The other is a free program called Drive Calculator, which is what I use. It has a live database, contributed to by qualified modelers all over the world. Test results are signed. One major contributor is Dr Kiwi of that other RC forum which shall remain nameless here.:D Just like MotoCalc, you pick components by brand name and model. You can also have it spit out a list of props that match the rest of the system, for instance. You can start out with a prop and match the other components to it. I put a Slow Stick together using Drive Calculator when the recommended motors just were not available. I may still be the only one who has used a Turnigy 2217-20 motor with one. HK says it's a 230 watt motor. Drive Calculator says it's safe to run at 200 watts. It's been flawless and I only had to buy components once. The motor was $13.
Either way, you leave the jungle of uncertainty and widen your safe choices for components. If you choose the Hobby King route you're still performing with no safety net. Heads Up gives you rock solid information and although their prices are a bit higher, their two dollar shipping and the fact that you're only going to have to buy something once more than balances out the equation.

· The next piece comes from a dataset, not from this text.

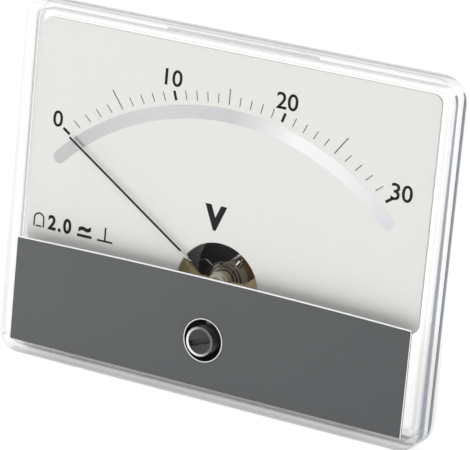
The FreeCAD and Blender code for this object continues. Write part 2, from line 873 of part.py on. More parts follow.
def make_arm():
    # from the hub out behind the dial, forward through its opening, then along the needle
    middle = (hub_front + hub_back) / 2
    points = [polar(arm_start, -rest_angle, middle), polar(crank_back, -rest_angle, middle),
              polar(crank_front, -rest_angle, needle_y),
              polar(needle_root + arm_socket, -rest_angle, needle_y)]
    wire = tube(points, arm_radius, arm_bend)
    sleeve = Part.makeCylinder(ferrule_radius, needle_root - crank_front - ferrule_gap,
                               polar(crank_front + ferrule_gap, -rest_angle, needle_y),
                               polar(1, -rest_angle, 0) - polar(0, 0, 0))
    return wire.fuse(sleeve).removeSplitter()


def make_needle():
    out = polar(1, -rest_angle, 0) - polar(0, 0, 0)
    start = polar(needle_root, -rest_angle, needle_y)
    body = Part.makeCylinder(needle_radius, needle_tip - needle_root, start, out)
    return body.cut(Part.makeCylinder(arm_radius + set_gap, arm_socket + merge, start, out))


def make_balance():
    # a wire tail opposite the needle and a cross wire, each end carrying a small weight
    middle = (hub_front + hub_back) / 2
    wires = []
    weights = []
    for angle in (180.0, 90.0, -90.0):
        heading = angle - rest_angle
        start = polar(balance_root, heading, middle)
        out = polar(1, heading, 0) - polar(0, 0, 0)
        wires.append(Part.makeCylinder(balance_wire, balance_reach - balance_root, start, out))
        seat = polar(balance_reach - weight_length - weight_inset, heading, middle)
        weight = Part.makeCylinder(weight_radius, weight_length, seat, out)
        hole = Part.makeCylinder(balance_wire + set_gap, weight_length + 2 * weight_inset,
                                 seat - out * weight_inset, out)
        weights.append(weight.cut(hole))
    return wires, weights


def spring_inner():
    return hub_collar + spring_room


def make_hairspring(y0, heading):
    # half-turn arcs on two centres, each half turn wider by half of spring_step
    outer = []
    inner = []
    radius = spring_inner()
    side = 1
    x = 0.0
    for half_turn in range(2 * spring_turns):
        for arcs, r in ((outer, radius + spring_strip), (inner, radius)):
            start = V(x + side * r, y0, axis_z)
            middle = V(x, y0, axis_z + side * r)
            end = V(x - side * r, y0, axis_z)
            arcs.append(Part.Arc(start, middle, end).toShape())
        x = x + side * spring_step / 2
        radius = radius + spring_step / 2
        side = -side
    caps = [Part.LineSegment(inner[i].Vertexes[i].Point, outer[i].Vertexes[i].Point).toShape()
            for i in (0, -1)]
    wire = Part.Wire(Part.__sortEdges__(outer + inner + caps))
    return turned(Part.Face(wire).extrude(V(0, spring_height, 0)), heading)


# ---- movement frame and electrical parts ----

def make_movement_frame():
    back = frame_front + frame_thickness
    body = rod(frame_radius, frame_front, back)
    body = body.cut(rod(yoke_radius + set_gap, frame_front - past, back + past, 0, axis_z))
    posts = [rod(board_post, back - merge, back + board_stand, s * board_post_x, board_z)
             for s in (-1, 1)]
    body = fused([body] + posts)
    cuts = [rod(frame_screw_radius + screw_gap, frame_front - past, back + past, x, z)
            for x, z in frame_screw_places()]
    cuts += [rod(board_screw_radius + set_gap, frame_front + board_hole_start,
                 back + board_stand + past, s * board_post_x, board_z) for s in (-1, 1)]
    cuts.append(rod(lead_radius + lead_gap, frame_front - past, back + past, -lead_x,
                    board_z - board_height / 2 + lead_lift))
    return body.cut(Part.makeCompound(cuts))


def make_frame_screws():
    screws = []
    for x, z in frame_screw_places():
        head = slotted_head(frame_screw_head, frame_head_height, frame_front - frame_head_height,
                            x, z, frame_screw_slot, frame_slot_turn)
        shank = rod(frame_screw_radius - thread_bite - set_gap, frame_front - merge,
                    frame_front + frame_screw_reach, x, z)
        screws.append(fused([head, shank]))
    return screws


def board_y():
    return frame_front + frame_thickness + board_stand


def make_board():
    y0 = board_y()
    body = block(-board_width / 2, board_width / 2, y0, y0 + board_thickness,
                 board_z - board_height / 2, board_z + board_height / 2)
    body = round_edges(body, board_corner, lambda e: is_along(e, along_y))
    for s in (-1, 1):
        body = body.cut(rod(board_screw_radius + screw_gap, y0 - past,
                            y0 + board_thickness + past, s * board_post_x, board_z))
    return body


def make_board_screws():
    screws = []
    back = board_y() + board_thickness
    for s in (-1, 1):
        x = s * board_post_x
        shank = rod(board_screw_radius, frame_front + board_screw_start, back + merge,
                    x, board_z)
        head = rod(board_screw_head, back, back + board_head_height, x, board_z)
        half = board_screw_head + past
        slot = block(x - half, x + half, back + board_head_height / 2,
                     back + board_head_height + past, board_z - board_screw_slot / 2,
                     board_z + board_screw_slot / 2)
        screws.append(fused([head, shank]).cut(slot))
    return screws


def make_board_part(radius, length, x, z):
    # a round body lying along X on the board
    y = board_y() + board_thickness + radius
    body = Part.makeCylinder(radius, length, V(x - length / 2, y, z), V(1, 0, 0))
    return body.makeFillet(radius * part_rounding, [e for e in body.Edges if e.Closed])


def make_diodes():
    places = [(s * diode_x, board_z + row) for s in (-1, 1) for row in diode_rows]
    return [make_board_part(diode_radius, diode_length, x, z) for x, z in places]


def make_resistor():
    return make_board_part(resistor_radius, resistor_length, 0.0, board_z - resistor_drop)


def make_studs():
    studs = []
    for x, z in corners_of(2 * stud_x, 2 * stud_rise, face_z):
        shank = rod(stud_radius, seam_y, stud_length, x, z)
        shank = shank.makeChamfer(stud_chamfer,
                                  [e for e in shank.Edges if at_height_y(e, stud_length)])
        root = rod(stud_root, seam_y - merge, 0, x, z)
        head = rod(stud_head, seam_y - stud_head_height, seam_y, x, z)
        studs.append(fused([shank, root, head]))
    return studs


def make_terminals():
    end = barrel_depth + terminal_length
    seat = barrel_back - inner_washer
    bodies = {"terminal_studs": [], "terminal_inner_washers": [], "terminal_lock_nuts": [],
              "solder_lugs": [], "terminal_washers": [], "terminal_nuts": []}
    for s in (-1, 1):
        x = s * terminal_x
        z = terminal_z
        shank = rod(terminal_radius, barrel_back - terminal_seat, end, x, z)
        shank = shank.makeChamfer(terminal_chamfer, [e for e in shank.Edges if at_height_y(e, end)])
        head = hexagon(terminal_nut, seat - terminal_head, seat, x, z)
        bodies["terminal_studs"].append(fused([shank, head]))
        loose = rod(terminal_radius + screw_gap, seat - past, end + past, x, z)
        washer = rod(inner_washer_radius, seat, barrel_back, x, z)
        stack = [("terminal_inner_washers", washer)]
        y = barrel_depth
        stack.append(("terminal_lock_nuts", hexagon(terminal_nut, y, y + lock_nut_height, x, z)))
        y = y + lock_nut_height
        tip = z + lug_length
        tongue = block(x - lug_tongue / 2, x + lug_tongue / 2, y, y + lug_thickness, z, tip)
        eye = block(x - lug_eye / 2, x + lug_eye / 2, y - past, y + lug_thickness + past,
                    tip - lug_eye_start, tip - lug_eye_end)
        lug = fused([rod(lug_radius, y, y + lug_thickness, x, z), tongue]).cut(eye)
        stack.append(("solder_lugs", lug))
        y = y + lug_thickness
        stack.append(("terminal_washers", rod(washer_radius, y, y + washer_thickness, x, z)))
        y = y + washer_thickness
        stack.append(("terminal_nuts", hexagon(terminal_nut, y, y + nut_height, x, z)))
        for name, body in stack:
            bodies[name].append(body.cut(loose))
    return bodies


def make_leads():
    # insulated wires: each terminal to the board, and the board to each bridge
    start_y = barrel_back - inner_washer - terminal_head
    y = board_y() + board_thickness
    leads = []
    for s in (-1, 1):
        x = s * (board_width / 2 - lead_inset)
        leads.append([V(s * terminal_x, start_y, terminal_z),
                      V(s * terminal_x, y + lead_loop, terminal_z),
                      V(x, y + lead_loop, board_z - lead_drop),
                      V(x, y, board_z - lead_drop)])
    low = board_z - board_height / 2 + lead_lift
    behind = rear_bridge_y - lead_bend - behind_gap
    leads.append([V(lead_x, y, low), V(lead_x, behind, low),
                  V(lead_x, behind, axis_z + bridge_lead_lift),
                  V(lead_x, rear_bridge_y, axis_z + bridge_lead_lift)])
    pillar_x, pillar_z = front_pillars()[0]
    ahead = frame_front - lead_front
    leads.append([V(-lead_x, board_y(), low), V(-lead_x, ahead, low),
                  V(pillar_x, ahead, pillar_z + lead_rise),
                  V(pillar_x, ahead, pillar_z + pillar_radius)])
    return [tube(points, lead_radius, lead_bend) for points in leads]


def make_all():
    os.makedirs("parts", exist_ok=True)
    save("front_cover", [make_front_cover()])
    save("cover_band", [make_band()])
    save("rear_base", [make_rear_base()])
    save("dial_plate", [make_dial()])
    save("dial_screws", make_dial_screws())
    save("cover_screws", make_cover_screws())
    save("zero_screw", [make_zero_screw()])
    save("zero_lever", [make_zero_lever()])
    save("yoke_ring", [make_yoke()])
    save("core_magnet", [make_core()])
    save("core_holders", make_core_holders())
    save("front_bridge", [make_front_bridge()])
    save("rear_bridge", [make_rear_bridge()])
    save("bridge_pillars", make_pillars())
    save("bridge_screws", make_bridge_screws())
    lock_front = lever_front - lock_gap
    save("front_jewel_screw", [make_jewel_screw(front_jewel_y, lock_front - jewel_tail, -1)])
    save("front_jewel", [make_jewel(front_jewel_y, -1)])
    save("front_lock_nut", [make_lock_nut(lock_front - front_nut_height, lock_front)])
    back = rear_bridge_y + bridge_thickness
    save("rear_jewel_screw", [make_jewel_screw(rear_jewel_y, back + rear_jewel_tail, 1)])
    save("rear_jewel", [make_jewel(rear_jewel_y, 1)])
    save("rear_lock_nut", [make_lock_nut(back, back + rear_nut_height)])
    save("coil_former", [make_former()])
    save("coil_winding", [make_winding()])
    save("pivot_seats", make_pivot_seats())
    save("front_pivot", [make_front_pivot()])
    save("rear_pivot", [make_rear_pivot()])
    save("pointer_hub", [make_hub()])
    save("pointer_arm", [make_arm()])
    save("pointer_needle", [make_needle()])
    wires, weights = make_balance()
    save("balance_arms", wires)
    save("balance_weights", weights)
    save("front_hairspring", [make_hairspring(spring_front, 90.0)])
    save("rear_hairspring", [make_hairspring(rear_spring_y, 0.0)])
    save("movement_frame", [make_movement_frame()])
    save("frame_screws", make_frame_screws())
    save("rectifier_board", [make_board()])
    save("board_screws", make_board_screws())
    save("rectifier_diodes", make_diodes())
    save("series_resistor", [make_resistor()])
    save("mounting_studs", make_studs())
    for name, bodies in make_terminals().items():
        save(name, bodies)
    save("lead_wires", make_leads())


make_all()
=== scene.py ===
import bpy
import bmesh
import json
import math
from mathutils import Matrix, Quaternion, Vector


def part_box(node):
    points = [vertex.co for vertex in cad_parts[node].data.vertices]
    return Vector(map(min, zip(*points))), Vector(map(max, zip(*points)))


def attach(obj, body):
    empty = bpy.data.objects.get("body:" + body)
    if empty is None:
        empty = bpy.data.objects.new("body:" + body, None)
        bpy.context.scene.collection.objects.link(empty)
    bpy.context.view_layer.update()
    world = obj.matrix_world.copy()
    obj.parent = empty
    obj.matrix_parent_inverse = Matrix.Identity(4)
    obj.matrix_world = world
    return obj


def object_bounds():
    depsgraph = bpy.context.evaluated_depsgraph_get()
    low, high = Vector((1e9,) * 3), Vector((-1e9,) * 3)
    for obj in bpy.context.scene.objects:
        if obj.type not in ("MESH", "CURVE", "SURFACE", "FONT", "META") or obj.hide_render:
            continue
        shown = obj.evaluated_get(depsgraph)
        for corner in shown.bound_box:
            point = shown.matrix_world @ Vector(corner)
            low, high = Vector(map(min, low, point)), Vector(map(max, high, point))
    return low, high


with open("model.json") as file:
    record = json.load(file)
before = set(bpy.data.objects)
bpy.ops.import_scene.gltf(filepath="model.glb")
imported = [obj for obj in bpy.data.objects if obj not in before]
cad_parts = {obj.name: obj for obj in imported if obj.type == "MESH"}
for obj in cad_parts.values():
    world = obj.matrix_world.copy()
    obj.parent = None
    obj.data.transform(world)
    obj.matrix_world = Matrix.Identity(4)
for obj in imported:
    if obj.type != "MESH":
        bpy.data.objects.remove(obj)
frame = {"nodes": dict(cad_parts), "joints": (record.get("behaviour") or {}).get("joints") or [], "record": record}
cadBox = [list(corner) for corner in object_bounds()]
nodes = frame["nodes"]
mm = 0.001


class Value:  # a shader socket that adds and multiplies like a number
    def __init__(self, finish, socket):
        self.finish = finish
        self.socket = socket

    def maths(self, operation, *values):
        return self.finish.node("ShaderNodeMath", {"operation": operation}, values)

    def __add__(self, other):
        return self.maths("ADD", self, other)

    def __mul__(self, other):
        return self.maths("MULTIPLY", self, other)

    def __sub__(self, other):
        return self.maths("SUBTRACT", self, other)

    def __rsub__(self, other):
        return self.maths("SUBTRACT", other, self)

    def __truediv__(self, other):
        return self.maths("DIVIDE", self, other)

    def __pow__(self, other):
        return self.maths("POWER", self, other)

    def __gt__(self, other):
        return self.maths("GREATER_THAN", self, other)

    def __lt__(self, other):
        return self.maths("LESS_THAN", self, other)

    __radd__ = __add__
    __rmul__ = __mul__


class Finish:
    def __init__(self, name):
        self.material = bpy.data.materials.new(name)
        self.material.use_nodes = True
        self.tree = self.material.node_tree
        self.tree.nodes.clear()

    def node(self, kind, settings=None, inputs=(), output=0):
        made = self.tree.nodes.new(kind)
        for name, value in (settings or {}).items():
            if name == "stops":
                for index, (position, colour) in enumerate(value):
                    stops = made.color_ramp.elements
                    stop = stops[index] if index < len(stops) else stops.new(position)
                    stop.position = position
                    stop.color = (*colour, 1)
            else:
                setattr(made, name, value)
        pairs = inputs.items() if isinstance(inputs, dict) else enumerate(inputs)
        for key, value in pairs:
            if isinstance(value, Value):
                self.tree.links.new(value.socket, made.inputs[key])
            else:
                made.inputs[key].default_value = value
        return Value(self, made.outputs[output]) if len(made.outputs) else None

    def place(self, scale=(1, 1, 1), turn=(0, 0, 0), move=(0, 0, 0)):
        spot = self.node("ShaderNodeTexCoord", output="Object")
        return self.node("ShaderNodeMapping", {}, {"Vector": spot, "Scale": scale,
                         "Rotation": [math.radians(a) for a in turn], "Location": move})

    def noise(self, scale, detail=2.0, where=None):
        return self.node("ShaderNodeTexNoise", {}, {"Vector": where or self.place(),
                         "Scale": scale, "Detail": detail})

    def mix(self, factor, low, high):
        return self.node("ShaderNodeMix", {"data_type": "RGBA"},
                         {0: factor, 6: rgba(low), 7: rgba(high)}, 2)

    def bump(self, height, distance, strength=1.0):
        return self.node("ShaderNodeBump", {}, {"Height": height, "Distance": distance,
                         "Strength": strength})

    def shader(self, **sockets):
        names = {key.replace("_", " "): value for key, value in sockets.items()}
        return self.node("ShaderNodeBsdfPrincipled", {}, names)

    def cover(self, surface):
        self.node("ShaderNodeOutputMaterial", {}, {"Surface": surface})
        return self.material


def rgba(colour):
    if isinstance(colour, Value) or len(colour) == 4:
        return colour
    return (*colour, 1)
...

Motocalc is a very good computer program that, unfortunately is only as accurate as the specifications provided to it by the motor mfg's.
If the major specs provided by the motor mfg are provided (KV, No Load Amps, Winding Resistance, Motor Weight) motocalc will flag any motor that has questionable power ratings. I've seen some name brand motors where Motocalc indicated the motor will be running at 450 degrees F, when running at the rated "Amps" and rated "Watts".

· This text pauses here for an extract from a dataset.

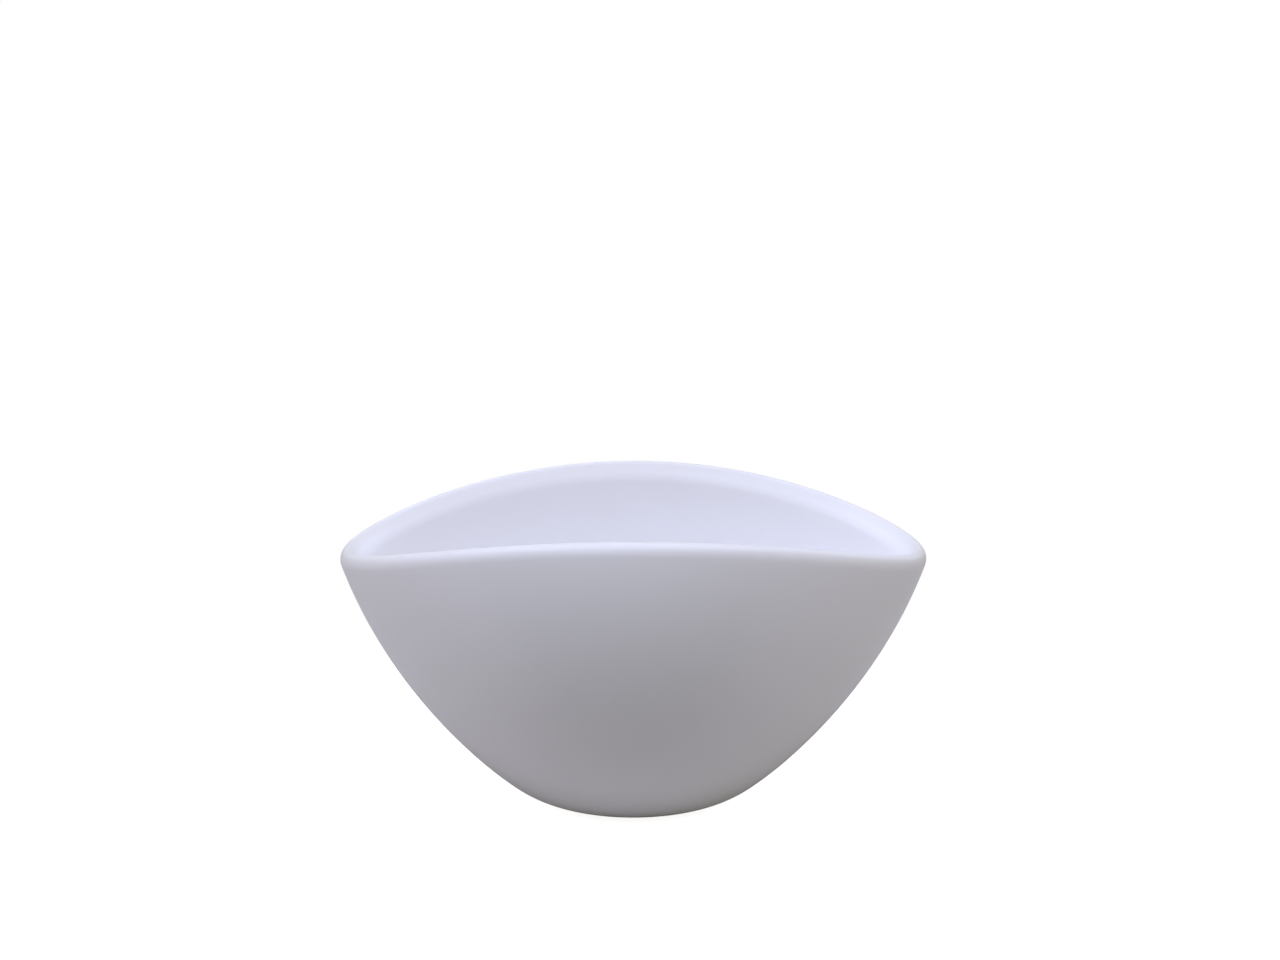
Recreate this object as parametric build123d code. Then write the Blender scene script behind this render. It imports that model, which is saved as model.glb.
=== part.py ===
"""Boat-shaped glazed ceramic bowl on a low round foot ring.

Frame: +X along the long way of the bowl, +Z up, Y across it.  The origin is the middle of the
foot, on the plane that the bowl stands on.  Millimetres.

The bowl starts from a round base and opens into a long, lens-shaped mouth.  Its two long sides
bulge and lean back in a little at the rim; its two ends run out flat and finish lower, so the
rim is a saddle.  Every horizontal section follows one formula (see `outline`).
"""
import os
from math import cos, pi, radians, sin, sqrt

from build123d import *

# ---- driving dimensions -------------------------------------------------------------------
# base of the body: a flat disc, then a rounded edge that both profiles share
BASE_FLAT_R = 22.0        # radius of the flat under the body
BASE_CURVE_R = 36.0       # radius of the curve from the flat into the walls

# end profile (in the XZ plane), outside face
END_SLOPE = 36.9          # slope where the base curve ends, degrees above level
END_R = 162.5             # radius of the long curve up to the tip

# side profile (in the YZ plane), outside face
SIDE_SLOPE = 62.0         # slope where the base curve ends, degrees above level
SIDE_R = 118.8            # radius of the bulging side

# rim
RIM_MID_H = 103.2         # height of the rim in the middle of each long side
RIM_TIP_H = 85.7          # height of the rim at the two tips
RIM_HALF_L = 99.5         # from the middle of the bowl to each tip
PINCH = 0.168             # how much the mouth is narrower than an ellipse towards its tips
WALL = 7.6                # wall thickness
LIP_OUT_R = 2.9           # rounding of the rim on the outside
LIP_IN_R = 3.7            # rounding of the rim on the inside

# foot ring, luted into a shallow seat under the body
FOOT_H = 1.2              # how far the body is held off the table
FOOT_OUT_R = 24.0
FOOT_IN_R = 20.0
FOOT_SEAT = 1.3           # depth of the seat in the underside of the body
FOOT_EDGE_R = 0.5         # worn edges that touch the table
DISH_DEPTH = 1.4          # hollow of the underside inside the foot ring
DISH_R = 18.6             # its radius
UNDER_EDGE_R = 8.0        # rounding between the flat underside and the base curve

# inside of the floor
FLOOR_H = 7.9             # height of the flat floor above the table
FLOOR_EDGE_R = 12.0       # rounding between the floor and the walls

# sections
OUTLINE_POINTS = 24       # points on one closed section
SEAM_TURN = 0.125         # the sections start an eighth of a turn round, clear of tips and crests
SECTIONS = 14             # spaces between the sections, closer together lower down
ABOVE_RIM = 3.0           # the walls are made this much too tall and then trimmed


def reach(height, slope, wall_r, inset=0.0):
    """Distance from the middle to a wall at one height.

    The wall is a flat, the base curve up to `slope`, and an arc of `wall_r` that carries on
    from it.  `inset` gives the parallel profile that far inside the first.
    """
    slope = radians(slope)
    knee = BASE_CURVE_R * (1 - cos(slope))
    base_r = BASE_CURVE_R - inset
    if height <= BASE_CURVE_R - base_r * cos(slope):
        return BASE_FLAT_R + sqrt(max(0.0, base_r**2 - (BASE_CURVE_R - height)**2))
    centre_x = BASE_FLAT_R + (BASE_CURVE_R - wall_r) * sin(slope)
    centre_z = knee + wall_r * cos(slope)
    return centre_x + sqrt((wall_r - inset)**2 - (centre_z - height)**2)


def outline(height, inset=0.0):
    """Closed horizontal section: an ellipse, pinched towards its tips more and more higher up."""
    half_l = reach(height, END_SLOPE, END_R, inset)
    half_w = reach(height, SIDE_SLOPE, SIDE_R, inset)
    pinch = PINCH * height / RIM_MID_H
    points = []
    for i in range(OUTLINE_POINTS):
        turn = 2 * pi * (i / OUTLINE_POINTS + SEAM_TURN)
        points.append((half_l * cos(turn), half_w * sin(turn) * (1 - pinch * cos(turn)**2)))
    return Plane.XY.offset(height) * make_face(Spline(*points, periodic=True))


def bowl_form(inset, floor_z, floor_edge_r):
    """Solid between `floor_z` and above the rim, bounded by the wall profile at `inset`."""
    rise = RIM_MID_H + ABOVE_RIM - floor_z
    heights = [floor_z + rise * (i / SECTIONS)**2 for i in range(SECTIONS + 1)]
    form = loft([outline(height, inset) for height in heights])
    return fillet(form.edges().group_by(Axis.Z)[0], floor_edge_r)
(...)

I've found that the name brand motors, such as Hacker, Hyperion, and a lot of other motors do provide fairly accurate specs. And, you can run those Hackers and Hyperions at their maximum rated Amps and Watts, and have no issues with overheating, or smoke.
One important spec is the motor's winding resistance. This is a very easy to measure value that can be measured with a multi-thousand dollar micro-ohmmeter, or with a simple pair of digital multimeters, a power source and resistor. I've measured winding resistance both ways many many times. We had dozens of those micro-ohmmeters at work, and they were EXPENSIVE!
IMHO, I'd be a bit reluctant to buy any motor where the mfg does not provide the motors winding resistance. Unless its real real cheap, and a burnt up motor won't hurt the budget.
Things are a bit different when running at well over 1000 watts, or in my case, 3000 watts on one of my models. A motor failure in flight can cost a lot more than the value of the motor if the model lands off field and crashes. I've got eight Hacker motors, ranging from the A30 series, two A40 series, three A50's and two A60's. All are running at their max current/power rating, none have had any sort of problem.
Lipos, chargers and power supplies. The somewhat more expensive Lipoly packs may have better quality controls and may give longer life with good performance than cheap ones which may be mismatched packs sold under other brand names. Good quality packs may cost up to twice the price of cheapies but "buy cheap buy twice". Revolectrics/FMA direct chargers and lipo packs and power supplies are considered good stuff but are not cheap. A friend of mine swears by Turnigy Nanotech lipos sold by Hobby King. Try to learn as much solid "no-hype" information as you can about good versus poor lipos, chargers, and power supplies.
There are many brands of medium cost lipos, chargers and power supplies that may satisfy your current and forseeable needs. Proper use, charging and storage of lipos will help extend their useful life.